> [Stated goal]: Pull out of the data below the stretch of lines bounded by the one containing "What OpenSCAD source" and the one containing "of the frame.", both bounds included, unchanged.

> [Records]:
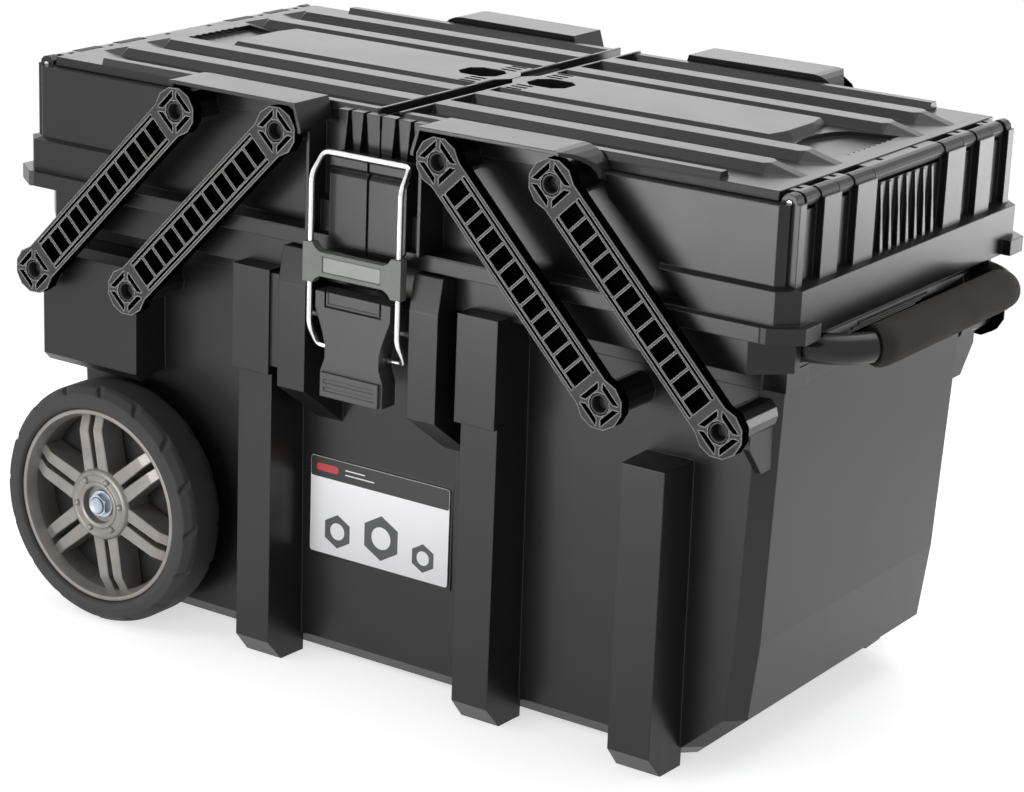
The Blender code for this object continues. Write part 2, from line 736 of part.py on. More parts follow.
def build_base():
    heights = (BIN_FLOOR_Z, BIN_CHINE_Z, BIN_SLOPE_Z, BIN_KNEE_Z, RIM_LOW_Z)
    rings = [bin_ring(z) for z in heights]
    rings.append(bin_ring(RIM_LOW_Z + GAP, RIM_PROUD))
    rings.append(corner_ring(RIM_Z, RIM_HALF_X + RIM_PROUD, RIM_HALF_Y + RIM_PROUD, BIN_CORNER))
    base = loft(rings)

    extras = []
    in_wall = RIM_HALF_Y - 2 * WALL
    for face in (-1, 1):
        side = []
        for hand in (-1, 1):
            x0, x1 = sorted((hand * PILLAR_IN_X, hand * PILLAR_OUT_X))
            side.append(pillar(x0, x1, PILLAR_FRONT, 0.0, PILLAR_TOP_Z))
            x0, x1 = sorted((hand * CAP_IN_X, hand * CAP_OUT_X))
            cap = [
                (-in_wall, PILLAR_TOP_Z - WALL),
                (-CAP_FRONT, PILLAR_TOP_Z - GAP),
                (-CAP_FRONT, CAP_TOP_Z),
                (-SKIRT_HALF_Y - RUN, CAP_TOP_Z),
                (-SKIRT_HALF_Y - RUN, RIM_Z - GAP),
                (-in_wall, RIM_Z - GAP),
            ]
            side.append(prism("x", cap, x0, x1))
            x0, x1 = sorted((hand * HOUSING_IN_X, hand * HOUSING_OUT_X))
            housing = [
                (-in_wall, HOUSING_LOW_Z - HOUSING_TAIL),
                (-HOUSING_FRONT, HOUSING_LOW_Z),
                (-HOUSING_FRONT, RIM_Z),
                (-HOUSING_FRONT + HOUSING_SLOPE, HOUSING_TOP_Z),
                (-SKIRT_HALF_Y - RUN, HOUSING_TOP_Z),
                (-SKIRT_HALF_Y - RUN, RIM_Z - GAP),
                (-in_wall, RIM_Z - GAP),
            ]
            side.append(prism("x", housing, x0, x1))
        web = [
            (-in_wall, PILLAR_TOP_Z),
            (-CAP_FRONT + WEB_INSET, PILLAR_TOP_Z + CAP_PROUD),
            (-CAP_FRONT + WEB_INSET, CAP_TOP_Z - WEB_INSET),
            (-SKIRT_HALF_Y - RUN, CAP_TOP_Z - WEB_INSET),
            (-SKIRT_HALF_Y - RUN, RIM_Z - 2 * GAP),
            (-in_wall, RIM_Z - 2 * GAP),
        ]
        side.append(prism("x", web, -CAP_IN_X - WALL, -HOUSING_OUT_X + WALL))
        side.append(pillar(END_FOOT_IN_X, END_FOOT_OUT_X, PILLAR_FRONT, 0.0, END_FOOT_TOP_Z))
        fender = [
            (-in_wall, FENDER_LOW_Z + FENDER_BEVEL),
            (-FENDER_FRONT + FENDER_BEVEL, FENDER_LOW_Z),
            (-FENDER_FRONT, FENDER_LOW_Z + FENDER_BEVEL),
            (-FENDER_FRONT, RIM_LOW_Z - FENDER_BEVEL),
            (-FENDER_FRONT + FENDER_BEVEL, RIM_LOW_Z),
            (-in_wall, RIM_LOW_Z),
        ]
        side.append(prism("x", fender, -FENDER_OUT_X, -FENDER_IN_X))
        boss_end = ARM_BACK - GAP
        for hand in (-1, 1):
            for x in (ARM_LOW_IN_X, ARM_LOW_OUT_X):
                side.append(
                    cylinder("y", (hand * x, ARM_LOW_Z), -boss_end, -in_wall, BOSS_R, 12)
                )
            gusset_end = RIM_HALF_Y + GUSSET_REACH
            gusset = [
                (-in_wall + WALL, ARM_LOW_Z),
                (-gusset_end, ARM_LOW_Z - 0.004),
                (-gusset_end, ARM_LOW_Z - 0.017),
                (-in_wall - 0.010, ARM_LOW_Z - GUSSET_H),
                (-in_wall + WALL, ARM_LOW_Z - GUSSET_H),
            ]
            x0, x1 = sorted((hand * GUSSET_X, hand * (GUSSET_X + GUSSET_T)))
            side.append(prism("x", gusset, x0, x1))
        wheel_seat = WHEEL_OUT_Y - WHEEL_W + HUB_BACK - GAP
        side.append(
            cylinder("y", (WHEEL_X, WHEEL_R), -wheel_seat, -in_wall, AXLE_R + AXLE_BOSS_WALL, 16)
        )
        bracket = [
            (RIM_HALF_X - BRACKET_IN, -GUIDE_IN_Y),
            (HINGE_X - RUN, -GUIDE_IN_Y),
            (HINGE_X - RUN, -RIM_HALF_Y),
            (RIM_HALF_X - BRACKET_IN - WALL * 5, -RIM_HALF_Y - RIM_PROUD / 2),
        ]
        side.append(prism("z", bracket, RIM_LOW_Z + 0.001, RIM_Z - 2 * GAP))
        for piece in side:
            if face > 0:
                extras.append(copied(piece, MIRROR_Y))
                discard(piece)
            else:
                extras.append(piece)
    label_pad = box(
        LABEL_X0 - LABEL_PAD, LABEL_X1 + LABEL_PAD, -LABEL_FACE_Y, -in_wall,
        LABEL_Z0 - LABEL_PAD, LABEL_Z1 + LABEL_PAD,
    )
    join(base, *extras, label_pad)

    inner = []
    for z in (BIN_FLOOR_Z + WALL, BIN_CHINE_Z + WALL, BIN_SLOPE_Z + 0.002, BIN_KNEE_Z, RIM_Z + 0.01):
        skin = min(z, RIM_Z)
        inner.append(corner_ring(
            z, bin_half_x(skin) - WALL, bin_half_y(skin) - WALL, BIN_CORNER
        ))
    hollow = loft(inner)
    hollows = [hollow]
    for hand in (-1, 1):
        for face in (-1, 1):
            x0, x1 = sorted((hand * (PILLAR_IN_X + WALL), hand * (PILLAR_OUT_X - WALL)))
            y0, y1 = sorted((face * (PILLAR_FRONT - WALL), face * (in_wall - 2 * WALL)))
            hollows.append(box(x0, x1, y0, y1, FOOT_CHAMFER_Z + WALL, PILLAR_TOP_Z - 2 * WALL))
    cut(base, *hollows)

    tunnel_r = AXLE_BORE_R + WALL * 2
    tunnel_top = WHEEL_R + AXLE_R + TUNNEL_WALL
    reach = bin_half_y(WHEEL_R) - WALL / 2
    tunnel = [(WHEEL_X + tunnel_r + WALL, BIN_FLOOR_Z + WALL / 2)]
    tunnel += arc((WHEEL_X, tunnel_top - tunnel_r), tunnel_r, 0, 180, 8)
    tunnel += [(WHEEL_X - tunnel_r - WALL, BIN_FLOOR_Z + WALL / 2)]
    join(base, prism("y", tunnel, -reach, reach))

    drills = [cylinder("y", (WHEEL_X, WHEEL_R), -WHEEL_OUT_Y, WHEEL_OUT_Y, AXLE_BORE_R, 12)]
    for face in (-1, 1):
        for hand in (-1, 1):
            for x in (ARM_LOW_IN_X, ARM_LOW_OUT_X):
                drills.append(pin_drill(hand * x, ARM_LOW_Z, face))
    seat = HOUSING_OUT_X - LATCH_PIN_SEAT
    drills.append(cylinder(
        "x", (-LEVER_PIVOT_Y, LEVER_PIVOT_Z), -seat, seat, LATCH_BORE_R, 12
    ))
    cut(base, *drills)
    return base


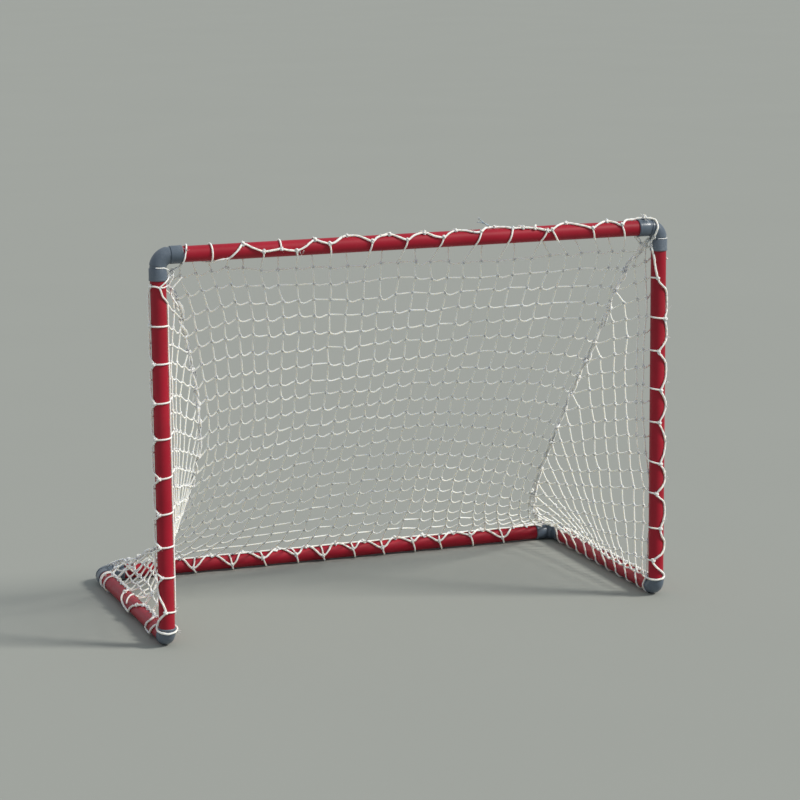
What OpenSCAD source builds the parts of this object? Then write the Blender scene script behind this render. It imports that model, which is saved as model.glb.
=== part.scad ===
// Backyard hockey goal: six plastic tubes pushed into six elbows make a rigid frame,
// and a knotted twine net hangs inside it, held by border ropes that run along the tubes.
// Millimetres. X runs along the crossbar, Y from the mouth to the back, Z up.
// The origin is on the ground, in the middle of the frame.

/* [Frame] */
// Overall width, across the outside of the elbows
goal_w = 1676; // [1620:1:1740]
// Overall height, from the ground to the top of the elbows
goal_h = 1219; // [1180:1:1260]
// Overall depth along the ground
goal_d = 889; // [850:1:930]

/* [Tubes] */
// Outside diameter of every tube
tube_d = 48.3; // [47:0.1:48.6]
// Wall thickness of every tube
tube_wall = 3.2; // [2:0.1:5]

/* [Elbows] */
// Outside diameter of the bead at the mouth of each hub
hub_d = 55; // [54.6:0.1:57]
// Outside diameter of the hub behind its bead
hub_body_d = 54; // [53:0.1:54.4]
// Outside diameter of the curved part between the hubs
bend_d = 52.4; // [51:0.1:53]
// Radius of the bend's centre line
bend_r = 38; // [34:1:42]
// Length of each hub
hub_len = 36; // [32:1:40]
// Depth of each socket, from its mouth to the shoulder that stops the tube
socket_depth = 34; // [28:1:35]
// Width of the bead at the mouth of each hub
bead_len = 6; // [3:0.5:10]
// Radial clearance of the push fit
slip = 0.1; // [0.05:0.05:0.3]

/* [Foot elbows] */
// Radius of the front elbows' bend
foot_bend_r = 26.5; // [26.3:0.1:30]
// Width of each bead, against which a tube stops
foot_bead_len = 5; // [3:0.5:8]
// Length of each spigot inside its tube
spigot_len = 34; // [25:1:40]
// Wall thickness of the spigots
spigot_wall = 3; // [2:0.1:4]

/* [Net] */
// Width of one mesh along the crossbar
mesh_w = 54; // [50:1:60]
// Rows of meshes between the crossbar and the rear bar
mesh_rows = 23; // [18:1:26]
// Thickness of the net's twine
twine_d = 2.6; // [2:0.1:2.8]
// How far the side columns of the back net draw in at its middle
gather = 0.11; // [0:0.01:0.15]

/* [Ropes] */
// Thickness of the border rope
rope_d = 6; // [4:0.5:7]
// Thickness of the cord along each rear seam
seam_d = 7; // [5:0.5:8]

/* [Hidden] */
$fn = 64;

RED = "#b3172b";
GREY = "#5f6b78";
TWINE = "#e9e4d4";
ROPE = "#f2efe6";

// Planes and lines on which the tubes' centre lines lie
half_w = (goal_w - hub_d) / 2;
mouth_y = -(goal_d - hub_d) / 2;
back_y = (goal_d - hub_d) / 2;
ground_z = hub_d / 2;
top_z = goal_h - hub_d / 2;

tube_r = tube_d / 2;
bore_r = tube_r - tube_wall;
hub_reach = bend_r + hub_len;
stop_reach = hub_reach - socket_depth;
foot_reach = foot_bend_r + foot_bead_len;

// The net's twine and the ropes lie on the tubes with a small gap
gap = 0.2;
wrap_step = 22.5;
twine_side = twine_d / 2;
twine_wrap_r = (tube_r + twine_side + gap) / cos(wrap_step / 2);
rope_wrap_r = tube_r + rope_d / 2 + 6 * gap;
// Angle round a tube at which a twine stops beside the rope it is tied to
tie_angle = 13;
// Distance from a corner inside which the elbow leaves no room on a tube
hub_clear = hub_reach + 8;
foot_clear = foot_reach + 8;
// Columns and rows of a net pass each other with this offset to each side
layer = twine_side + 0.9;
// Clearance from the seam cord's centre line to the end of a twine
seam_clear = seam_d / 2 + twine_side + 1;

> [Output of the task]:
What OpenSCAD source builds the parts of this object? Then write the Blender scene script behind this render. It imports that model, which is saved as model.glb.
=== part.scad ===
// Backyard hockey goal: six plastic tubes pushed into six elbows make a rigid frame,
// and a knotted twine net hangs inside it, held by border ropes that run along the tubes.
// Millimetres. X runs along the crossbar, Y from the mouth to the back, Z up.
// The origin is on the ground, in the middle of the frame.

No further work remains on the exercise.